Dans le contexte des événements dramatiques qui se sont produits à Béchar, L’entretien de RadioM reçoit Leila Beratto, journaliste à el Watan week-end, Rfi et cofondatrice du projet « Terminus Algérie ». Son récit aborde la question des migrants subsahariens.
A Béchar, une ville de transit des migrants subsahariens, certains d’entre eux sont logés dans les fameux locaux commerciaux du président Abdelaziz Bouteflika. Ce qui a semblé déplaire à une partie de la population. Le vendredi 25 mars, une « rumeur » selon laquelle une petite fille algérienne aurait été agressée par des migrants met le feu aux poudres, raconte Leila Beratto. En réponse, il y a eu des représailles de la part de plusieurs centaines d’habitants (selon les images que la journaliste a vues), qui ont agressé une centaine de migrants, à coup de cailloux et d’armes blanche. La Police n’a fait qu’arrêter un ou deux jeteurs de pierre, sans pour autant s’en prendre aux vrais agresseurs. Les migrants que la journaliste a eus au bout du fil soutiennent que la police leur a systématiquement raccroché au nez lorsqu’ils ont tenté de la joindre, du fait qu’ils parlent français. Quoi qu’il en soit, le résultat est l’évacuation des migrants vers Adrar ou Tamanrasset.

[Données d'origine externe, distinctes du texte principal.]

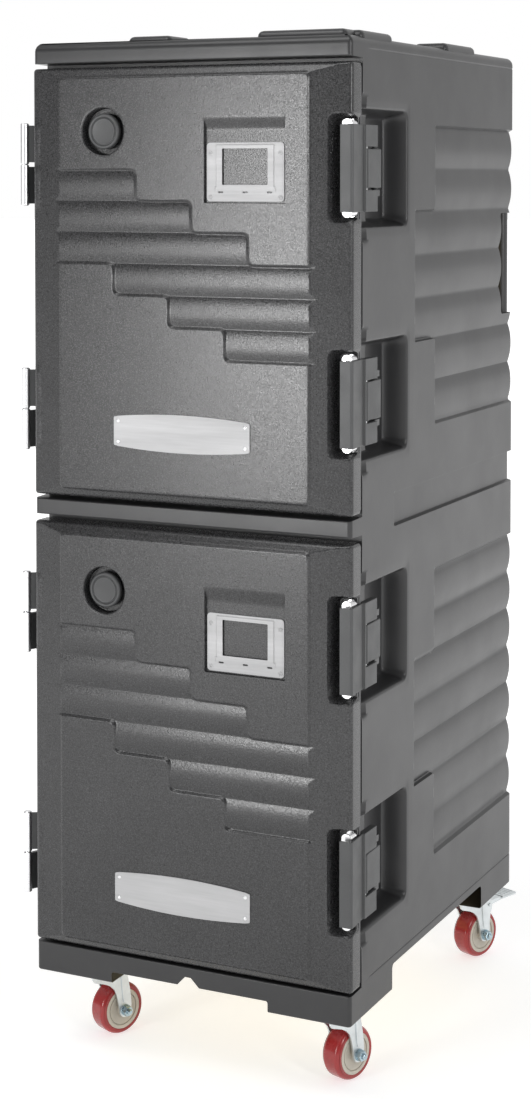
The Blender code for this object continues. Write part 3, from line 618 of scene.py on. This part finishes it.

Ce n’est pas la première fois que ce genre de heurts se passe. A Ouargla aussi, les habitants n’avaient pas pris d’un bon œil l’occupation des locaux commerciaux non distribués par les migrants. Il y avait eu des bombonnes de gaz qui ont explosé dans un hangar, 18 morts, un algérien assassiné par les migrants, et à nouveau évacuation des migrants : 2000 migrants dans des bus en direction de Tamanrasset.
Quels migrants et pourquoi ?
Les nationalités les plus présentes selon la journaliste reçue par Radio M sont le Cameroun, le Nigeria, la Côte d’Ivoire, le Congo, le Libéria, et de plus en plus de Béninois. Il y aussi évidemment des Maliens, des Nigériens et des Guinéens. Mais la majorité ne fuient pas forcément la guerre ; ils viennent plutôt trouver un moyen de gagner plus d’argent, atteindre une certaine position sociale, y compris en tentant de rejoindre l’Europe. La durée moyenne de séjour d’un migrant subsaharien en Algérie est de 3 ans officiellement, 4 ans selon Leila Beratto.
La raison de leur venue est celle de la présence de l’argent dans un pays qui en a et qui construit. Malgré les violences, l’Algérie dispose d’un modèle économique qui attire les migrants subsahariens, affirme la journaliste. Les entrepreneurs des différentes villes attestent qu’ils ne pourraient travailler sans ces migrants, les emplois proposés (postes de manœuvre, travailleurs agricoles..) étant dédaignés par les jeunes algériens. Le wali de Ouargla, et le chef des entrepreneurs de la même ville sont jusque là les seuls politiques à avoir soulevé la question de la régularisation des migrants. Les partis politiques en sont encore loin. Et même si dans la législation rien n’a changé, dans les faits, c’est différent. Etant donné ce besoin de main d’œuvre, les autorités permettent aux migrants de travailler sans leur chercher des noises. Et rien dans la loi n’empêche leurs enfants d’êtres scolarisés, à l’instar des quelques enfants à Bordj el Kifane. D’ailleurs, malgré quelques cas d’arnaque de migrants travailleurs par leurs employeurs, les choses se passent plutôt bien, d’où l’augmentation des venues de migrants en Algérie. Même les autorités policières poussent les employeurs à qui elles permettent d’employer des migrants sans permis de travail, vont jusqu’à les pousser à payer leur travailleurs.